Europa apenas es capaz de tomar decisiones diplomáticas y militares, de tener peso, por ejemplo, en el arreglo del conflicto israelo-palestino o en las violencias masivas en África o en Oriente Medio. Además, cabe inquietarse sobre la salud de su democracia. Es verdad que se desembarazó en los años setenta de las dictaduras de España, Portugal y Grecia y los regímenes totalitarios en la Europa del Este desaparecieron a finales de los años ochenta.

Pero no sólo avanza el nacionalpopulismo, también la abstención electoral evidencia un desinterés o un desamor de los electores respecto de la política. Europa parece acechada hoy por la “posdemocracia” que salva las apariencias de la democracia pero donde el poder está acaparado por los media, los expertos, los institutos de sondeos y diversos lobbies sin que la representación política tenga auténtica voz.

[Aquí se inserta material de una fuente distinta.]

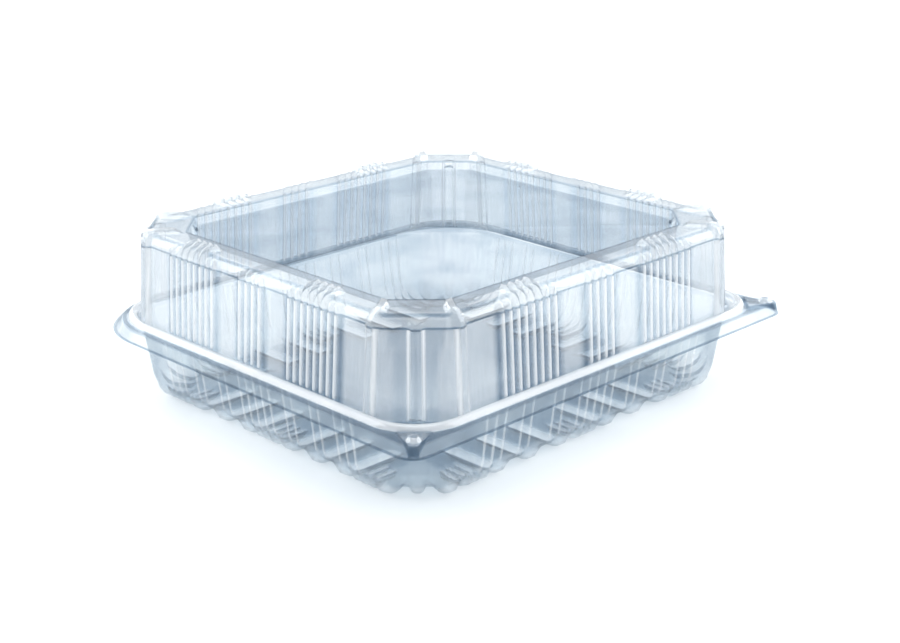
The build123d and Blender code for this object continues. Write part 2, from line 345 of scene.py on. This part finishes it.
petTint = {
    "clear": "#fefefe",
    "between": ((0.35, "#fcfdfd"), (0.66, "#f8f9fa"), (0.85, "#e6eaed")),
    "edge": "#b2bbc4",
    "thickTintAndShade": "#dbe2e8",
    "gloss": "#fafbfc",
    "roughness": 0.06,
    "faceGloss": 0.06,
    "glanceGloss": 0.6,
    "glancePower": 4.0,
    "streakScale": 800,  # about 1.2 mm between draw lines
    "streakDetail": 2,
    "streakStretch": 0.03,
    "streakShare": 0.08,
    "streakRange": (0.35, 0.75),
    "streakCast": 0.2,
    "waveScale": 45,  # soft patches some 22 mm across
    "waveDetail": 1,
    "waveRange": (0.45, 0.75),
    # darkening of the wave patches, painted shade
    "wavePaintedShade": 0.25,
    "relief": 0.2,
}
clearPet = makeClearPet("clear_pet_sheet", petTint)


# Lid

lidSizes = {
    "footHalf": (102.1, 94.1),
    "footLeg": 19.3,
    "draft": 3.6,
    "ledgeZ": 34.6,
    "topZ": 74.2,
    "shoulderRadius": 4.6,
    "panelHalf": (84.8, 76.8),
    "panelLeg": 15.7,
    "panelDepth": 3.4,
    "panelLean": 0.8,
    "panelRound": 0.6,
    "panelSoften": 0.6,
    "panelGap": 3.4,
    "beadRadius": 2.35,
    "beadHalf": (104.6, 96.0),
    "beadCorners": (21, 29),
    "brimHalf": (113.8, 104.4),
    "brimCorners": (8, 38),
    "skirtDrop": 3.8,
    "skirtShares": (0, 0.1, 0.2, 0.5, 0.8, 0.93),
    "ledgeShares": (0.25, 0.5, 0.75, 0.95),
    "beadAngles": (8, 30, 55, 78, 100, 125, 150, 172),
    "wallHeights": (0.35, 0.9, 1.6, 2.4, 3.4, 5.5, 10, 15, 20, 25, 30, 33, 34.4),
    "shoulderAngles": (8, 20, 34, 48),
    "browAngles": (62, 76),
    "borderShares": (0.08, 0.18, 0.32, 0.46, 0.62, 0.8, 0.93),
    "sheet": 0.34,
    "widePlace": (41.4, 37.4),
    "widePitch": (4.15, 3.85),
    "narrowPitch": (4.45, 4.1),
    "ribCrest": 1.2,
    "ribFoot": 3.7,
    "ribHeight": 1.4,
    "ribStart": (0.6, 2.6),
    "ribReach": 12,
    "wideFade": (0.4, 2.8),
    "narrowFade": (0.4, 3.0),
    "tallFade": (7.8, 10.0),
    "knuckleHeight": 2.45,
    "swellDrop": (5, 0.5),
    "cornerRib": (3.0, 6.4, 1.9),
    "cornerSetback": 4.2,
    "middleRib": (3.2, 7.0, 1.9),
    "middleDrop": (3.6, 1.0),
    "borderCornerReach": 26,
    "chamferBack": 4.5,
    "cornerSteps": (
        *(0.05, 0.09, 0.13, 0.16, 0.19, 0.22, 0.25, 0.28, 0.31, 0.34, 0.37),
        *(0.4, 0.43, 0.48, 0.58, 0.68, 0.74, 0.78, 0.82, 0.87, 0.92, 0.97),
    ),
    # tint with painted shade, milky painted highlight and wet share of each run: the dark skirt edge, ledge,
    # shelf, valley, crease, brow and recess edge are painted shade, the milky bead, crest, flank, knuckle
    # and shoulder are painted highlights
    "finish": {
        "skirtEdge": (1.0, 0.0, 0.3),
        "skirt": (0.1, 0.03, 0.12),
        "ledge": (0.7, 0.02, 0.5),
        "bead": (0.0, 0.3, 1.1),
        "shelf": (0.6, 0.0, 0.8),
        "blank": (0.28, 0.22, 0.3),
        "chamfer": (0.25, 0.12, 0.4),
        "flank": (0.0, 0.5, 1.2),
        "valley": (0.8, 0.0, 0.6),
        "crest": (0.0, 0.4, 1.2),
        "crease": (1.0, 0.0, 0.2),
        "shoulder": (0.05, 0.14, 0.75),
        "brow": (0.6, 0.02, 0.3),
        "knuckle": (0.1, 0.1, 1.2),
        "border": (0.12, 0.06, 0.5),
        "borderCorner": (0.15, 0.08, 0.5),
        "recessEdge": (1.0, 0.0, 0.3),
        "recess": (0.2, 0.03, 0.2),
        "panel": (0.4, 0.02, 0.1),
    },
}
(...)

Económicamente, Europa va mal. Y tanto la evolución general del mundo como la suya propia desde los años pioneros, hace medio siglo, hacen imposible atisbar una dinámica que compensaría en un plano cultural o moral aquello que no funciona en materia económica. Max Weber, en La ética protestante y el espíritu del capitalismo (1904), mostró en su tiempo que la religión, y más concretamente el protestantismo, ha sido la fuente del capitalismo, y cómo una motivación no económica puede ejercer una considerable influencia en la acción económica. Cuesta ver qué motivación no económica, en la actualidad, cultural, religiosa, moral, ética, podría aportar un nuevo soplo a la construcción europea o evitar su descomposición. Nos gustaría creer que la razón y la argumentación económica bastarán para salvarla.

Michel Wieviorka, sociólogo. Profesor de la Escuela de Altos Estudios Sociales de París.